At this point, we can learn the REAL truth about our Website’s effectiveness. When you contact a visitor, thank them for visiting your Website and remind them of the free gift you gave them. This does two things: 1) They’ll know who you are, and 2) If they saw value in the gift, they’ll generally feel obligated to give back and they’ll answer your questions. Let them know you’re trying to improve the visitor’s experience at your Website and you’d like their advice. Again, they’ll help because people like to consider themselves as experts and they’ll offer their “expert” opinion. Now it’s time to ask highly targeted questions: Did you like the Website? If you could change certain aspects about it, what would you change? How could we better serve our visitors?
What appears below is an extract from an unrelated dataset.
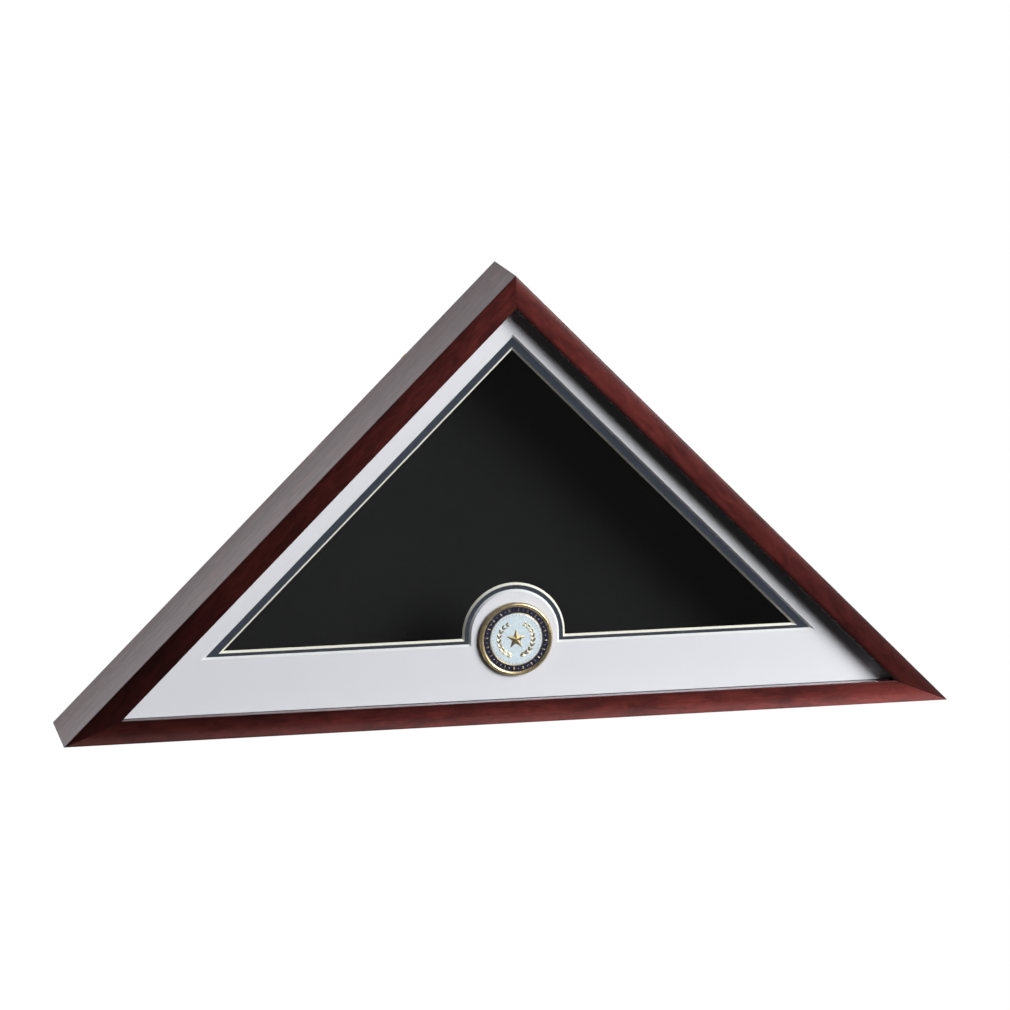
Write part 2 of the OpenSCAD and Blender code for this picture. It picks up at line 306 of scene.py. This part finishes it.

How could we motivate them to come back? (And last, ask them) Let me ask you, are you interested in [blank]? (Whatever it is you offer.) What was it about our Website or offer that didn’t inspire you to pick up the phone and call us or click the buy now button?

The powerful advantage of this strategy is you not only get your questions answered by your best, practical critics to vastly improve your Website, but after your questions are answered, you’ll have the opportunity to sell them your products and services while they’re on the line. Talk about maximizing your efforts! Always remember that no matter what you’re working on, whether it be a Website design or a marketing piece, it doesn’t really matter what you believe is important or engaging, it’s all about your visitors and what attracts them and gets them interested and excited about your offering. Always focus on the visitor because after all … they’re the ones who are buying!